Exercise prompt
Make an exact copy of the entries below.

[3D code data]
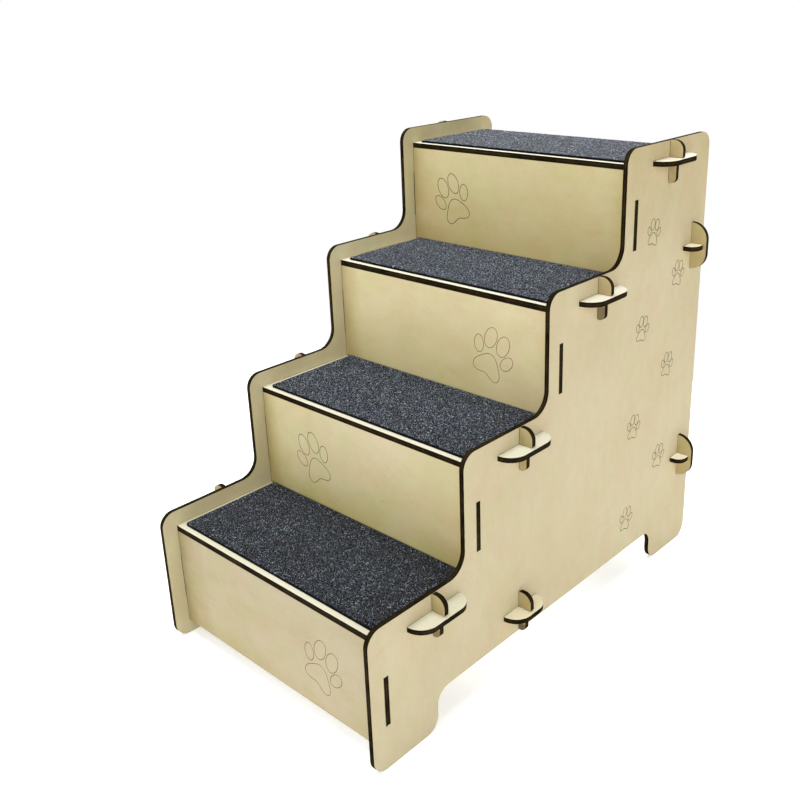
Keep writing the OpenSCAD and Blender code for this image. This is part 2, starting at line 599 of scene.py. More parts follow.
    def _burnt(self, bench: ShaderBench) -> tuple[Socket, Socket]:
        """Colours the charred cut edge with its plies and the beam's fine scores.

        Args:
            bench: The board's material.

        Returns:
            The edge's colour and its height pattern.
        """
        shift = Vector((self.board_shift * self.number,) * 3)
        score, ash = (figure.laid(bench, self.sheet, shift) for figure in (self.score, self.ash))
        middle, half = span(self.node, self.sheet)
        ply = bench.math("DIVIDE", bench.gap(bench.spot[self.sheet], middle), half)
        tone = bench.blend(self.score.strength(bench, score), bench.ramp(ply, self.plies), self.ember)
        return bench.blend(self.ash.strength(bench, ash), tone, self.char), score


@dataclass(frozen=True)
class SpeckledFinish:
    """A matt surface between two colours, spread by a slow noise pattern and a fine one."""

    name: str
    slow: Pattern
    fine: Pattern
    fine_share: float
    stops: Stops
    roughness: float
    specular: float
    relief: float
    relief_strength: float

    def material(self) -> bpy.types.Material:
        """Builds the finish, with the fine pattern in its relief too.

        Returns:
            The material.
        """
        bench = ShaderBench(self.name)
        slow, fine = bench.noise(*self.slow), bench.noise(*self.fine)
        speckle = bench.math(
            "ADD",
            bench.math("MULTIPLY", slow, 1.0 - self.fine_share),
            bench.math("MULTIPLY", fine, self.fine_share),
        )
        bench.surface(bench.ramp(speckle, self.stops), self.roughness, self.specular)
        bench.bump(fine, self.relief, self.relief_strength)
        return bench.material


@dataclass(frozen=True)
class ScorchFinish(SpeckledFinish):
    """The thin brown line that a light pass of the laser leaves in veneer."""

    name: str = "scorched_line"
    slow: Pattern = Pattern(120.0, 3.0, 0.6)
    fine: Pattern = Pattern(1800.0, 2.0, 0.6)
    fine_share: float = 0.3
    stops: Stops = ((0.38, paint(44, 31, 7)), (0.62, paint(94, 74, 26)))
    roughness: float = 0.8
    specular: float = 0.15
    relief: float = 0.05 * MM
    relief_strength: float = 0.5


@dataclass(frozen=True)
class CarpetBackingFinish(SpeckledFinish):
    """The dark felted backing under the pile, with its short nap."""

    name: str = "carpet_backing"
    slow: Pattern = Pattern(90.0, 2.0, 0.5)
    fine: Pattern = Pattern(900.0, 3.0, 0.65)
    fine_share: float = 0.7
    stops: Stops = ((0.35, paint(5, 5, 5)), (0.7, paint(14, 16, 25)))
    roughness: float = 0.95
    specular: float = 0.1
    relief: float = 0.5 * MM
    relief_strength: float = 0.8


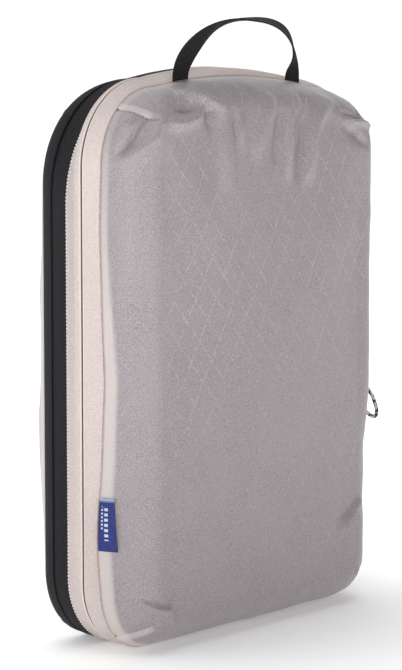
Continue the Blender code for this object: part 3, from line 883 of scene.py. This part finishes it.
def near_folds(grid):
    """The front tray's creases: round its left dart, under the handle and at the corners."""
    lift = fold(
        grid, -0.0017, 0.0017,
        (-0.109, -0.039, 0.340), (-0.117, -0.036, 0.332), (-0.124, -0.031, 0.320),
    )
    lift += fold(
        grid, 0.0021, 0.0033,
        (-0.102, -0.043, 0.339), (-0.109, -0.044, 0.328), (-0.115, -0.040, 0.321), (-0.124, -0.032, 0.315),
    )
    lift += fold(
        grid, 0.0012, 0.0045,
        (-0.114, -0.030, 0.341), (-0.121, -0.028, 0.330), (-0.126, -0.026, 0.321),
    )
    lift += fold(grid, 0.0017, 0.0036, (-0.071, -0.034, 0.356), (-0.048, -0.045, 0.348))
    lift += fold(grid, -0.0026, 0.0050, (-0.085, -0.044, 0.346), (-0.067, -0.043, 0.349))
    lift += fold(
        grid, 0.0018, 0.0034,
        (-0.094, -0.046, 0.337), (-0.080, -0.046, 0.337), (-0.066, -0.046, 0.343),
    )
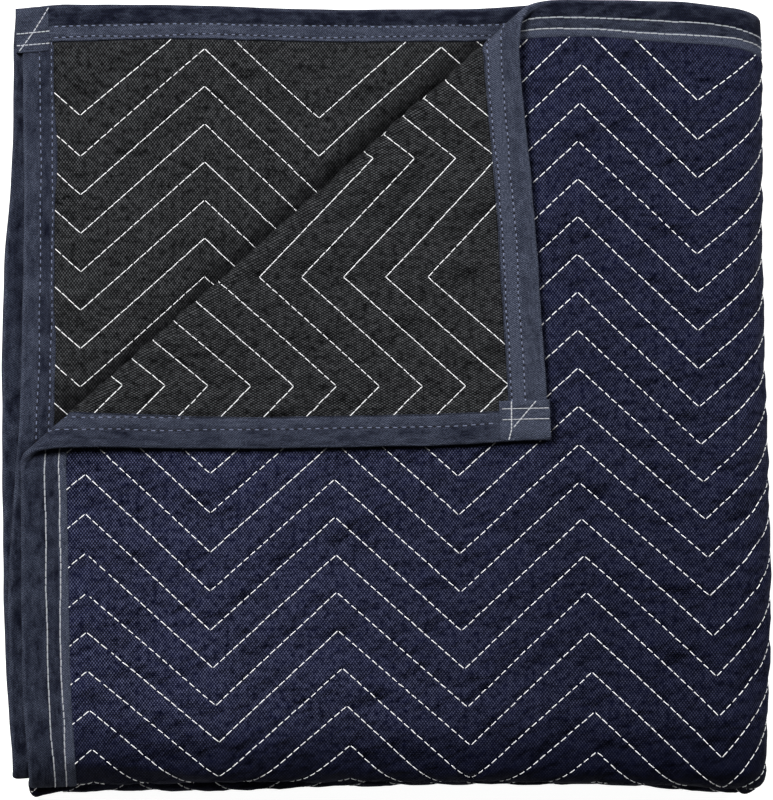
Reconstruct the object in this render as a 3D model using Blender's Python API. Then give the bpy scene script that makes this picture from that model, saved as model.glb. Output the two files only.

Correct answer
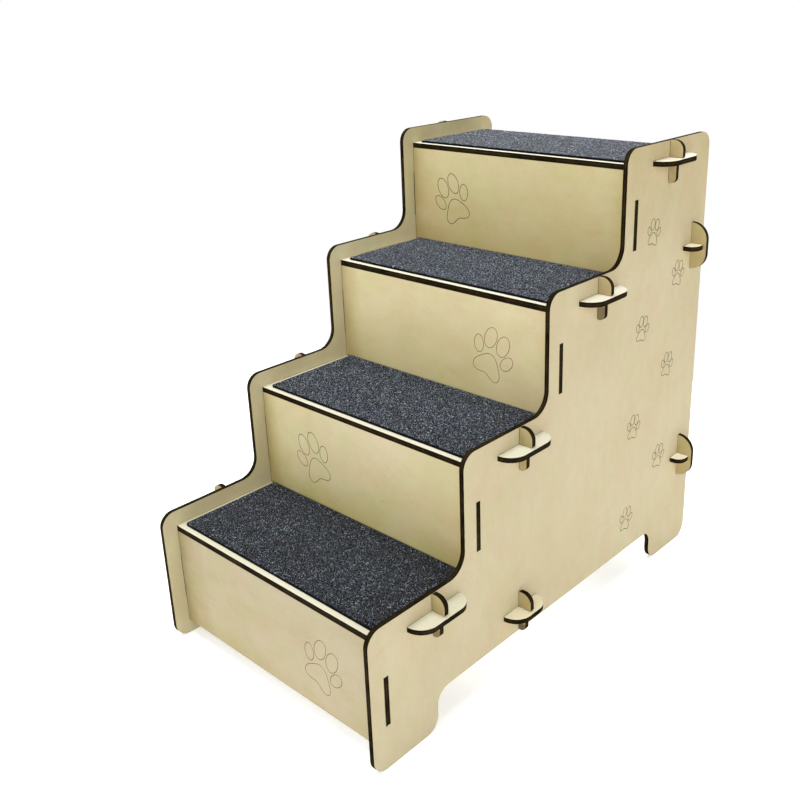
Keep writing the OpenSCAD and Blender code for this image. This is part 2, starting at line 599 of scene.py. More parts follow.
    def _burnt(self, bench: ShaderBench) -> tuple[Socket, Socket]:
        """Colours the charred cut edge with its plies and the beam's fine scores.

        Args:
            bench: The board's material.

        Returns:
            The edge's colour and its height pattern.
        """
        shift = Vector((self.board_shift * self.number,) * 3)
        score, ash = (figure.laid(bench, self.sheet, shift) for figure in (self.score, self.ash))
        middle, half = span(self.node, self.sheet)
        ply = bench.math("DIVIDE", bench.gap(bench.spot[self.sheet], middle), half)
        tone = bench.blend(self.score.strength(bench, score), bench.ramp(ply, self.plies), self.ember)
        return bench.blend(self.ash.strength(bench, ash), tone, self.char), score


@dataclass(frozen=True)
class SpeckledFinish:
    """A matt surface between two colours, spread by a slow noise pattern and a fine one."""

    name: str
    slow: Pattern
    fine: Pattern
    fine_share: float
    stops: Stops
    roughness: float
    specular: float
    relief: float
    relief_strength: float

    def material(self) -> bpy.types.Material:
        """Builds the finish, with the fine pattern in its relief too.

        Returns:
            The material.
        """
        bench = ShaderBench(self.name)
        slow, fine = bench.noise(*self.slow), bench.noise(*self.fine)
        speckle = bench.math(
            "ADD",
            bench.math("MULTIPLY", slow, 1.0 - self.fine_share),
            bench.math("MULTIPLY", fine, self.fine_share),
        )
        bench.surface(bench.ramp(speckle, self.stops), self.roughness, self.specular)
        bench.bump(fine, self.relief, self.relief_strength)
        return bench.material


@dataclass(frozen=True)
class ScorchFinish(SpeckledFinish):
    """The thin brown line that a light pass of the laser leaves in veneer."""

    name: str = "scorched_line"
    slow: Pattern = Pattern(120.0, 3.0, 0.6)
    fine: Pattern = Pattern(1800.0, 2.0, 0.6)
    fine_share: float = 0.3
    stops: Stops = ((0.38, paint(44, 31, 7)), (0.62, paint(94, 74, 26)))
    roughness: float = 0.8
    specular: float = 0.15
    relief: float = 0.05 * MM
    relief_strength: float = 0.5


@dataclass(frozen=True)
class CarpetBackingFinish(SpeckledFinish):
    """The dark felted backing under the pile, with its short nap."""

    name: str = "carpet_backing"
    slow: Pattern = Pattern(90.0, 2.0, 0.5)
    fine: Pattern = Pattern(900.0, 3.0, 0.65)
    fine_share: float = 0.7
    stops: Stops = ((0.35, paint(5, 5, 5)), (0.7, paint(14, 16, 25)))
    roughness: float = 0.95
    specular: float = 0.1
    relief: float = 0.5 * MM
    relief_strength: float = 0.8


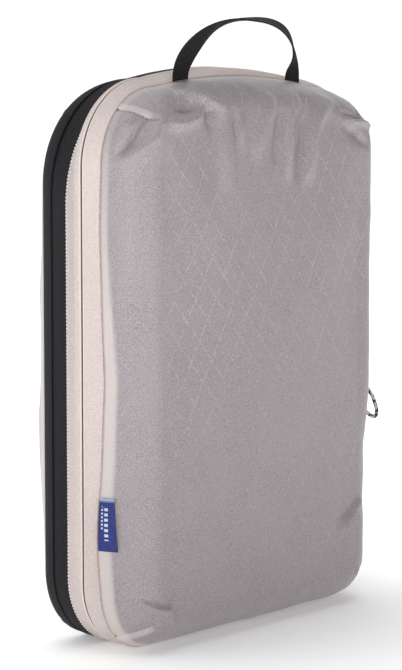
Continue the Blender code for this object: part 3, from line 883 of scene.py. This part finishes it.
def near_folds(grid):
    """The front tray's creases: round its left dart, under the handle and at the corners."""
    lift = fold(
        grid, -0.0017, 0.0017,
        (-0.109, -0.039, 0.340), (-0.117, -0.036, 0.332), (-0.124, -0.031, 0.320),
    )
    lift += fold(
        grid, 0.0021, 0.0033,
        (-0.102, -0.043, 0.339), (-0.109, -0.044, 0.328), (-0.115, -0.040, 0.321), (-0.124, -0.032, 0.315),
    )
    lift += fold(
        grid, 0.0012, 0.0045,
        (-0.114, -0.030, 0.341), (-0.121, -0.028, 0.330), (-0.126, -0.026, 0.321),
    )
    lift += fold(grid, 0.0017, 0.0036, (-0.071, -0.034, 0.356), (-0.048, -0.045, 0.348))
    lift += fold(grid, -0.0026, 0.0050, (-0.085, -0.044, 0.346), (-0.067, -0.043, 0.349))
    lift += fold(
        grid, 0.0018, 0.0034,
        (-0.094, -0.046, 0.337), (-0.080, -0.046, 0.337), (-0.066, -0.046, 0.343),
    )
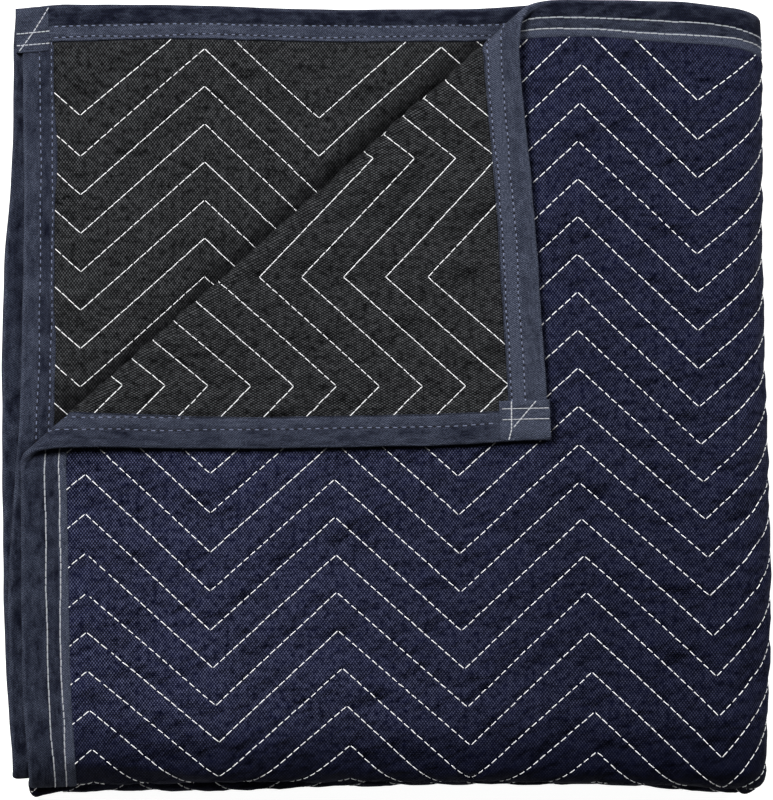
Reconstruct the object in this render as a 3D model using Blender's Python API. Then give the bpy scene script that makes this picture from that model, saved as model.glb. Output the two files only.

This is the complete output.